■ **EXERCISE OBJECTIVE**: Retype, exactly as written, every line from the one containing "translate([shank_end, 0, 0])" down to the one containing "zip(*points))), Vector(map(max, zip(*points)))", including both, and nothing else.

* Begin DATA RECORDS *

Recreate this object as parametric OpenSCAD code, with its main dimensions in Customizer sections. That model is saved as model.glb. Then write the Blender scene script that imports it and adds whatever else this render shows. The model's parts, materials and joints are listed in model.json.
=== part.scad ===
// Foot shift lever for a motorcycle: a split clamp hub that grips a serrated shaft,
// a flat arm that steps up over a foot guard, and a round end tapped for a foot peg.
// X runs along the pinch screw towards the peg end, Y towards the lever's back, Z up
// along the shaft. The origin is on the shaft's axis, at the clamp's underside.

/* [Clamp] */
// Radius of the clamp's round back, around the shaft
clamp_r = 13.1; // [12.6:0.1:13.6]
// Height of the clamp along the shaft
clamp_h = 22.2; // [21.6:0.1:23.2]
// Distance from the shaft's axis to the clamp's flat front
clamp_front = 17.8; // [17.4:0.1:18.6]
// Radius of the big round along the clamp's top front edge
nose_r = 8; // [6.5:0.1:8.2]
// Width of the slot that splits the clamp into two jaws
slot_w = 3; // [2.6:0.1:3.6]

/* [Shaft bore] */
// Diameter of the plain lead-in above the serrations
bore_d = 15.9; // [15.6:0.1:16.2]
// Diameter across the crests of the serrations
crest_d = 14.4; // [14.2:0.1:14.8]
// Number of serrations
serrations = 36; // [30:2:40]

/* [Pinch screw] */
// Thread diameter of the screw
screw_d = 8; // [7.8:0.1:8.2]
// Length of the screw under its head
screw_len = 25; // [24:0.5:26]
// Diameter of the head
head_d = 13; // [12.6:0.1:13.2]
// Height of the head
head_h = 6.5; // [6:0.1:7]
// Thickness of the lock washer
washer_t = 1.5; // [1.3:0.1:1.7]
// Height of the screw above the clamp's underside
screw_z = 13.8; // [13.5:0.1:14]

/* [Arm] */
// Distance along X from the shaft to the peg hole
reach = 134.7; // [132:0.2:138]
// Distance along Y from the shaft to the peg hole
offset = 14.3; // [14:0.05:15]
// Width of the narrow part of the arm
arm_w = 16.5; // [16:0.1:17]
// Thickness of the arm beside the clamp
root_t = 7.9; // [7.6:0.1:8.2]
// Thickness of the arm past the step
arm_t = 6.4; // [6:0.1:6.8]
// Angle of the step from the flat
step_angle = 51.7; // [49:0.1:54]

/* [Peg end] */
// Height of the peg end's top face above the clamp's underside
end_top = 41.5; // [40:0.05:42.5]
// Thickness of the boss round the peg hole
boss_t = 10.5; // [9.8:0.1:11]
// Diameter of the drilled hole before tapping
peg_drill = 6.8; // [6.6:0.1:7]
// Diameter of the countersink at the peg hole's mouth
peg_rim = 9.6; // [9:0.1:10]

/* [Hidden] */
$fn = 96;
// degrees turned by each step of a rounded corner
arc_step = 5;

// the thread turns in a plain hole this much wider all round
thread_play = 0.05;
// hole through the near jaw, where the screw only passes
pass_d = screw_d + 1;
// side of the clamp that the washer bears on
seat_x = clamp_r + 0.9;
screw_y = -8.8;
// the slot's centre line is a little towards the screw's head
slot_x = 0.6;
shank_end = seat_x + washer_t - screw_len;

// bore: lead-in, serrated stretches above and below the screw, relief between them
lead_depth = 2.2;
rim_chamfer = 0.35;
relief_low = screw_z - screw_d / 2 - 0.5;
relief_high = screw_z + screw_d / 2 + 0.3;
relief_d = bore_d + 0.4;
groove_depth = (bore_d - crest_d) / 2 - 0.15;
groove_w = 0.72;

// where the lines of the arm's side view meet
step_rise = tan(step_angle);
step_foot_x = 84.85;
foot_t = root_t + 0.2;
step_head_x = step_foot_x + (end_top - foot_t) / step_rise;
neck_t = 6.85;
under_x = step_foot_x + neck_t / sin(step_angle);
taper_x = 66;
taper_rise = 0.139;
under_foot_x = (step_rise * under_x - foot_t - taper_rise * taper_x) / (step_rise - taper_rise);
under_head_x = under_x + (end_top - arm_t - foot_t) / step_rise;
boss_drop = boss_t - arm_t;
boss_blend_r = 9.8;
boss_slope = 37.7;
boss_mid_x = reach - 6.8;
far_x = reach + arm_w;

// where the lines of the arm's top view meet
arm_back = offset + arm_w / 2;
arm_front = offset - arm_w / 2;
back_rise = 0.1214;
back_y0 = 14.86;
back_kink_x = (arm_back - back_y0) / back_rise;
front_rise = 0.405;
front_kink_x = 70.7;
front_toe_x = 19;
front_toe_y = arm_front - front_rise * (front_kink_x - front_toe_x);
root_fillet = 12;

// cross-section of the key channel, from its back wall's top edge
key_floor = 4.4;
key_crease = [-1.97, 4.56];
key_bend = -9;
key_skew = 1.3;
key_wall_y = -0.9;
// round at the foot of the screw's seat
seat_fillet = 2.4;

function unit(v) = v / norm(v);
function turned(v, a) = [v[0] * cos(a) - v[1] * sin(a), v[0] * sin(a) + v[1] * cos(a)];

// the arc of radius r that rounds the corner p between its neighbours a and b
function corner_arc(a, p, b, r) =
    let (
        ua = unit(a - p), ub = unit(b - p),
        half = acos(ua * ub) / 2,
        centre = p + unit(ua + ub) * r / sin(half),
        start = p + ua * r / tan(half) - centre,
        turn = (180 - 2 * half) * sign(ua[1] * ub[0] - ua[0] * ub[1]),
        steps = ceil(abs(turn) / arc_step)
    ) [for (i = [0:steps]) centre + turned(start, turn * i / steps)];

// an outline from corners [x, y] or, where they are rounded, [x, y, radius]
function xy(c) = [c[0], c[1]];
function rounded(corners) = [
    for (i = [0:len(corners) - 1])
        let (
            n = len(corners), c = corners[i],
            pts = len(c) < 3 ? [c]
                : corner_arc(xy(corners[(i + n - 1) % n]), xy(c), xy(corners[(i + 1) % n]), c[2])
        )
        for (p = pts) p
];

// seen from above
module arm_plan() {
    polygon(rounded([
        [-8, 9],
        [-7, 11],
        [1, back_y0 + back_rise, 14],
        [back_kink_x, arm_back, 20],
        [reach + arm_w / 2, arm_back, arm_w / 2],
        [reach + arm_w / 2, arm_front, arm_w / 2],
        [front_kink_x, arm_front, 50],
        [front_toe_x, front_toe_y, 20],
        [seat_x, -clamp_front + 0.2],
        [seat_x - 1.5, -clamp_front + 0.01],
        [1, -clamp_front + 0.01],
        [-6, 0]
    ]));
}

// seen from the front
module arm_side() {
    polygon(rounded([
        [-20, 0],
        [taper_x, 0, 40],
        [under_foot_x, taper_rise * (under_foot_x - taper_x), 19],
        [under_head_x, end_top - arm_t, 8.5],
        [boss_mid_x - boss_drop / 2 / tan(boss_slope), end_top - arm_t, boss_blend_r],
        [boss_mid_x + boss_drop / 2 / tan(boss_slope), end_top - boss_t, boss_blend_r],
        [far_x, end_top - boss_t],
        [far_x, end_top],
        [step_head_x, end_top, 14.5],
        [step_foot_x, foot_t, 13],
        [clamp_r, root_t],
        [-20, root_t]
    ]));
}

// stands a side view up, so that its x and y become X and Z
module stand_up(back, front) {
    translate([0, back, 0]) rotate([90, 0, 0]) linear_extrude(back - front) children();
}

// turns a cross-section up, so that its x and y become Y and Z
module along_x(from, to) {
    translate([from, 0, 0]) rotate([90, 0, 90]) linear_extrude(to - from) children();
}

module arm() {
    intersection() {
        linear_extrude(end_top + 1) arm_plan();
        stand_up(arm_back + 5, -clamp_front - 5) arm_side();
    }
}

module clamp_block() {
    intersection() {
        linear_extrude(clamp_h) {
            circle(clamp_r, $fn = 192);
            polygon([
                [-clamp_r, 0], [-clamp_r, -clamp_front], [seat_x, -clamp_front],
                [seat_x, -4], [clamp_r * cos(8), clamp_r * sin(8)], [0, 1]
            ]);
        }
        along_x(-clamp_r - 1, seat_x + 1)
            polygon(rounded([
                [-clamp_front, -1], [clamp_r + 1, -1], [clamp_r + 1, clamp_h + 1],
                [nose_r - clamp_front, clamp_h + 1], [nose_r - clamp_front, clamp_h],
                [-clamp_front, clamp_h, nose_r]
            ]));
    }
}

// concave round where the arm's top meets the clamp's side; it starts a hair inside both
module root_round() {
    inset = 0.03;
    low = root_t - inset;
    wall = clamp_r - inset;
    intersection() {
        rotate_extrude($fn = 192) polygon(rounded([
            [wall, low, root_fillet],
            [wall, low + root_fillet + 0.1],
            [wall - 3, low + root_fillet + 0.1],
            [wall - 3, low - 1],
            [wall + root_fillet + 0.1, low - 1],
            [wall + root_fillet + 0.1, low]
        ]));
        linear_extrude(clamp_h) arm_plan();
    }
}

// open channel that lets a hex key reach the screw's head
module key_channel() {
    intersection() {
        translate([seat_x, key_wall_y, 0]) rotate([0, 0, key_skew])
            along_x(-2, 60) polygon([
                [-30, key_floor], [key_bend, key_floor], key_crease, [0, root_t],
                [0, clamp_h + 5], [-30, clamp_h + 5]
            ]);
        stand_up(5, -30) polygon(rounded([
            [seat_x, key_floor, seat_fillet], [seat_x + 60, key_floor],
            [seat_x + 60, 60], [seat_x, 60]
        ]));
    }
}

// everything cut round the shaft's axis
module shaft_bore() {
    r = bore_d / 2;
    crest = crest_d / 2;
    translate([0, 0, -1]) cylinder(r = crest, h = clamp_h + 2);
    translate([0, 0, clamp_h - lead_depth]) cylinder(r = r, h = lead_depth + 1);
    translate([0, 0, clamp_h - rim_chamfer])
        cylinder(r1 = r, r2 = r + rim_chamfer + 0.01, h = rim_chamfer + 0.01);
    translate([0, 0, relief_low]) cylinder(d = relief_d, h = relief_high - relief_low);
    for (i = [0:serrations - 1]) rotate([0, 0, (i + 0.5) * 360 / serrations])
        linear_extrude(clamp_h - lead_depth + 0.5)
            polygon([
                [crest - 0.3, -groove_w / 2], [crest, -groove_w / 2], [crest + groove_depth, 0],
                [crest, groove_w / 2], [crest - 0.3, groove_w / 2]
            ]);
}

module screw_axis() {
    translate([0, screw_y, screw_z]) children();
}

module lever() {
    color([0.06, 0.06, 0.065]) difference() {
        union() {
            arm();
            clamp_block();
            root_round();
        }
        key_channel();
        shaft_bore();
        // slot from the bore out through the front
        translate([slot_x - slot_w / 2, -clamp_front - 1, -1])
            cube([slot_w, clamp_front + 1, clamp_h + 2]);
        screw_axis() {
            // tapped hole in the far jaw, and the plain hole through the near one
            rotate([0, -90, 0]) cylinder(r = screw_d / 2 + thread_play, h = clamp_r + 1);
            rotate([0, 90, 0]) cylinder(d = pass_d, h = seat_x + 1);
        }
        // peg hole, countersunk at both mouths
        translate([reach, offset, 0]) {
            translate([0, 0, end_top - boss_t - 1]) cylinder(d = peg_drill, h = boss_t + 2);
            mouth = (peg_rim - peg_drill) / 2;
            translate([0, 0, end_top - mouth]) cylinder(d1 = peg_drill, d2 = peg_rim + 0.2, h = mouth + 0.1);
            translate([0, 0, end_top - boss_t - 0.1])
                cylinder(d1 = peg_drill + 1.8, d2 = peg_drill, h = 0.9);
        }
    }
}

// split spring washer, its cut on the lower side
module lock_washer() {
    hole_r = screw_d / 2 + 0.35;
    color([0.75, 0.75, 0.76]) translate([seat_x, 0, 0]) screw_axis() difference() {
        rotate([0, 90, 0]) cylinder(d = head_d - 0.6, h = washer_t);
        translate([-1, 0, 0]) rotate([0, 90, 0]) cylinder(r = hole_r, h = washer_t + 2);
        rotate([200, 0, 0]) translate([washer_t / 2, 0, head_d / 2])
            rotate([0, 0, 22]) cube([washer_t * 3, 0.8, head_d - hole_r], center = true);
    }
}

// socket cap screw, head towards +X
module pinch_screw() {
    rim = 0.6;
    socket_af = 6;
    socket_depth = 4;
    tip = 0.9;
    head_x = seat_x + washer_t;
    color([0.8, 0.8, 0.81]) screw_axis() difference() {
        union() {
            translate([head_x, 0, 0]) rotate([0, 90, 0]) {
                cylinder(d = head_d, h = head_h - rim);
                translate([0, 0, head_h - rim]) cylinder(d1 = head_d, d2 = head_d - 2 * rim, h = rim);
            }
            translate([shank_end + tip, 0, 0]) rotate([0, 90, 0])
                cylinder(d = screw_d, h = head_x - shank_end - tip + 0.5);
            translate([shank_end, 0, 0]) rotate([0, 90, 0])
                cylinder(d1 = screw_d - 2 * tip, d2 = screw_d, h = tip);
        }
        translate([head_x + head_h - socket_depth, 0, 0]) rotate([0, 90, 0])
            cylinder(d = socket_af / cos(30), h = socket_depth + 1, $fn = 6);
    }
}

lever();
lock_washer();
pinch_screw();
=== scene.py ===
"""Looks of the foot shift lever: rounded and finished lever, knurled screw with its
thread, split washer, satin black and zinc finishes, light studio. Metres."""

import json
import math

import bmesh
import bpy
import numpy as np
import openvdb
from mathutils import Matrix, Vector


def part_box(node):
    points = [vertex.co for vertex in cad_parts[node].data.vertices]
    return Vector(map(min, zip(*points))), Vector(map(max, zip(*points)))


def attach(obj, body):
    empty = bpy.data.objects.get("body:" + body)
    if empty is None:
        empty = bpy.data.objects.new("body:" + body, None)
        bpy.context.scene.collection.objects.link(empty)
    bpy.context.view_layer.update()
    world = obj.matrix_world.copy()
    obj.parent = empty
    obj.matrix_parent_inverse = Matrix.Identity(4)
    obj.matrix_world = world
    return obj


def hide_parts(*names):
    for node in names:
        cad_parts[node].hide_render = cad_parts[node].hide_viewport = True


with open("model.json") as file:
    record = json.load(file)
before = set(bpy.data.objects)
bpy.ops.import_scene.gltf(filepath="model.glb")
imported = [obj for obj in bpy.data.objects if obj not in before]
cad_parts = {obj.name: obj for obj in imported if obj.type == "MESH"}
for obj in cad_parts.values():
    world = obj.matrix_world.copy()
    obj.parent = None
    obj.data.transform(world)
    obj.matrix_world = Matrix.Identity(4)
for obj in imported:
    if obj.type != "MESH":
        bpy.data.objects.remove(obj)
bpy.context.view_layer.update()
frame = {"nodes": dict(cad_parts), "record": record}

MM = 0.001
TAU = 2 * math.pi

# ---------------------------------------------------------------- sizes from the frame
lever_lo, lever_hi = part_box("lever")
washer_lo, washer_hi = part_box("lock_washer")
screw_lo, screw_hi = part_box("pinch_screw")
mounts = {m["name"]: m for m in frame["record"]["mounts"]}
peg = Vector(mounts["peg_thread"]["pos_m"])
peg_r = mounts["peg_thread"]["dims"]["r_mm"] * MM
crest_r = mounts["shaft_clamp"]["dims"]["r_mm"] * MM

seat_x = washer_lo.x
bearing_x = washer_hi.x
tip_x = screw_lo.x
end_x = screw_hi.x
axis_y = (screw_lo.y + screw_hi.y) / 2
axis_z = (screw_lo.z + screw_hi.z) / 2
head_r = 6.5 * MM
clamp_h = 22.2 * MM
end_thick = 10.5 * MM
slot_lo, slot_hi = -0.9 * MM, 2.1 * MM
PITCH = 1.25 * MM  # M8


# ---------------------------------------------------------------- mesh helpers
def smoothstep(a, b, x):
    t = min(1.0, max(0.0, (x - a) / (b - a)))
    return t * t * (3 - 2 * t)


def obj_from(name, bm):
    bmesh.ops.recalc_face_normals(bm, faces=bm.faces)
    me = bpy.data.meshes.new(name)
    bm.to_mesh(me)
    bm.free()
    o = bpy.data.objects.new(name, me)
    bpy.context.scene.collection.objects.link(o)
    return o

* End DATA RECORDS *
* Begin DATA RECORDS *

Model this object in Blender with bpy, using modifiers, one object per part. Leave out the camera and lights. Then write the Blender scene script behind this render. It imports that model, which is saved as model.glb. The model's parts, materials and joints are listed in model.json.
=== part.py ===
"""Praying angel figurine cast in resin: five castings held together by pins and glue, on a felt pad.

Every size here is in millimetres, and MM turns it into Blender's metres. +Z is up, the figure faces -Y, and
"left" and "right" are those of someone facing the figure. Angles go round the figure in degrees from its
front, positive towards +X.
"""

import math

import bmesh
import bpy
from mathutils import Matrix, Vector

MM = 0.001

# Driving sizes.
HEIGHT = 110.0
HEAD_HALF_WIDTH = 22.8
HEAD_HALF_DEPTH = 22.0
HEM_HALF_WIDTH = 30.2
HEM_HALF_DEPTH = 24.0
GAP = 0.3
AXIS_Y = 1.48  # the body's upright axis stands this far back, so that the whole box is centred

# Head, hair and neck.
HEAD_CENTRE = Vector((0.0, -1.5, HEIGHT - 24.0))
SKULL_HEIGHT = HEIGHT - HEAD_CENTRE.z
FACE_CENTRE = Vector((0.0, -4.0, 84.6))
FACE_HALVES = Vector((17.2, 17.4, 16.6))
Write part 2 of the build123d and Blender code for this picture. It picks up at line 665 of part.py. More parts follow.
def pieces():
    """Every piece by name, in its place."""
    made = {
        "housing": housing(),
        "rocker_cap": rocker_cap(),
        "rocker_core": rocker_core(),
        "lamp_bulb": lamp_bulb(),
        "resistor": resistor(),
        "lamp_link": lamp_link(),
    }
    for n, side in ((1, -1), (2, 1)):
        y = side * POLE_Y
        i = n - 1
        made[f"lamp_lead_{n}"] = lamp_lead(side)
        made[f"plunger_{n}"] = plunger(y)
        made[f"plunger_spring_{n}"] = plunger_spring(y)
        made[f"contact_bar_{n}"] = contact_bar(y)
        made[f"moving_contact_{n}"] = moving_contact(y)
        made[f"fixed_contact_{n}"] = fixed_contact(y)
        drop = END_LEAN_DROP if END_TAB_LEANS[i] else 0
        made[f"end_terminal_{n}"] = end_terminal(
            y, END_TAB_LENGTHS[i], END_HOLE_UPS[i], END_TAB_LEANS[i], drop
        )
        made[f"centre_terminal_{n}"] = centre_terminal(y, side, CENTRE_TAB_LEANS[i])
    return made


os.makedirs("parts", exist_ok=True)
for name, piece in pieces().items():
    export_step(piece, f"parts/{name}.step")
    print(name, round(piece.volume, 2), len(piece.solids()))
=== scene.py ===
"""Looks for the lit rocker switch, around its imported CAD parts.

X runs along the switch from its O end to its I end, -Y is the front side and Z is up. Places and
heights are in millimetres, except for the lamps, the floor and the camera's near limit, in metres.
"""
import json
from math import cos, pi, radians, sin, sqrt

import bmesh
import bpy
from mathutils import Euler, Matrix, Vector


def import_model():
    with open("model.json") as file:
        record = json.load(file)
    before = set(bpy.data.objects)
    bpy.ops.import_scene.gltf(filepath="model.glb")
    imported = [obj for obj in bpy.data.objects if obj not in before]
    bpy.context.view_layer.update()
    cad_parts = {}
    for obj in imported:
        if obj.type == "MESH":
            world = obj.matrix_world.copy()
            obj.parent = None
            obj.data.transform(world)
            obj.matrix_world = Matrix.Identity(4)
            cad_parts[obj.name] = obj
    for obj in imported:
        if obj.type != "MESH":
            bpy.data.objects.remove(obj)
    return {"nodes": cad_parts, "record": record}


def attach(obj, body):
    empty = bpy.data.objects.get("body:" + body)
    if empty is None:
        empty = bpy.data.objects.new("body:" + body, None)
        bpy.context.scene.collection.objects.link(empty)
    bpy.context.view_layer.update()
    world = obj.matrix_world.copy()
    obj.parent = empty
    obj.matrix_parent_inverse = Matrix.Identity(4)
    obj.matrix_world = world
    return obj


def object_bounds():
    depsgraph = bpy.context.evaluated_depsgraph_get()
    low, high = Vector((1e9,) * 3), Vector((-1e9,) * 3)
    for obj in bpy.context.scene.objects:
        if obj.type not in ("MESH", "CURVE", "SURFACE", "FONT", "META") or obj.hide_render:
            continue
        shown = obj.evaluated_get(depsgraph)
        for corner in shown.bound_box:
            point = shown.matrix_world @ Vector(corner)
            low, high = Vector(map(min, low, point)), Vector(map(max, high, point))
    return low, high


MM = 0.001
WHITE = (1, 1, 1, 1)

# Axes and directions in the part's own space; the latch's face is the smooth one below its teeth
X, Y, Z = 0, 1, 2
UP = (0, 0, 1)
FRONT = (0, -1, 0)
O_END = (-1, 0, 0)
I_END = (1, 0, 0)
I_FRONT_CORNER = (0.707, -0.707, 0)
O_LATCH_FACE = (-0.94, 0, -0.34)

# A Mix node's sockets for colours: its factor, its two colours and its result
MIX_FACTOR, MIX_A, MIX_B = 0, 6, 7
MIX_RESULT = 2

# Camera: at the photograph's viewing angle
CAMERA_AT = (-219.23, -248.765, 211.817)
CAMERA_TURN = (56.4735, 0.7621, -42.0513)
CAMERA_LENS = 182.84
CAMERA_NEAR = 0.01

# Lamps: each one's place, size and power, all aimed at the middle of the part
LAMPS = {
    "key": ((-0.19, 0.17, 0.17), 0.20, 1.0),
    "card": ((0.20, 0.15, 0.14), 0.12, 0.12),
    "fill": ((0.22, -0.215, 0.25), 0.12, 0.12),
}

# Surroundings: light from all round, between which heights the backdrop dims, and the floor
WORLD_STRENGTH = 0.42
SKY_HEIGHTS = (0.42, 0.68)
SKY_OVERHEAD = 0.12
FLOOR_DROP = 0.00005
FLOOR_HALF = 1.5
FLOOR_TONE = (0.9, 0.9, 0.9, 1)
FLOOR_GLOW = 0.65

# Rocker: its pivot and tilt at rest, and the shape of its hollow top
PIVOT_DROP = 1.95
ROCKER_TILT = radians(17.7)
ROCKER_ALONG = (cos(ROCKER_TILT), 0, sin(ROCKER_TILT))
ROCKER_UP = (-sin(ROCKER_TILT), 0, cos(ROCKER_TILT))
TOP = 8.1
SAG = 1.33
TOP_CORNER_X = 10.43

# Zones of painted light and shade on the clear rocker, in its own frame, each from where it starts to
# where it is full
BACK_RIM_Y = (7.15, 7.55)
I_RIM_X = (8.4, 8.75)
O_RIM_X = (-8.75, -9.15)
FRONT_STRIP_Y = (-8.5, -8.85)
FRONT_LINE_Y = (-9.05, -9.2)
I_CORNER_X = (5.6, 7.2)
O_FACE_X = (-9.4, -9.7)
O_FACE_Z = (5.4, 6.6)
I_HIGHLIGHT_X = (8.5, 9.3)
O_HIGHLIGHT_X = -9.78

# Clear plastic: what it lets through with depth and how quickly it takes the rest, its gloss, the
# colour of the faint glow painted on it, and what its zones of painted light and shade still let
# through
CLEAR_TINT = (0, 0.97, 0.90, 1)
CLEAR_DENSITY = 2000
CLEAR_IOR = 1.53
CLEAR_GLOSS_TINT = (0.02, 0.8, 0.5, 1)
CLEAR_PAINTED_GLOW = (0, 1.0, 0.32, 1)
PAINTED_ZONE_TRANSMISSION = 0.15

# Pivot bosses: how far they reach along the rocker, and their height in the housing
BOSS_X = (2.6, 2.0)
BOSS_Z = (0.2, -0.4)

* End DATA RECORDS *

■ **EXERCISE RESPONSE**:
            translate([shank_end, 0, 0]) rotate([0, 90, 0])
                cylinder(d1 = screw_d - 2 * tip, d2 = screw_d, h = tip);
        }
        translate([head_x + head_h - socket_depth, 0, 0]) rotate([0, 90, 0])
            cylinder(d = socket_af / cos(30), h = socket_depth + 1, $fn = 6);
    }
}

lever();
lock_washer();
pinch_screw();
=== scene.py ===
"""Looks of the foot shift lever: rounded and finished lever, knurled screw with its
thread, split washer, satin black and zinc finishes, light studio. Metres."""

import json
import math

import bmesh
import bpy
import numpy as np
import openvdb
from mathutils import Matrix, Vector


def part_box(node):
    points = [vertex.co for vertex in cad_parts[node].data.vertices]
    return Vector(map(min, zip(*points))), Vector(map(max, zip(*points)))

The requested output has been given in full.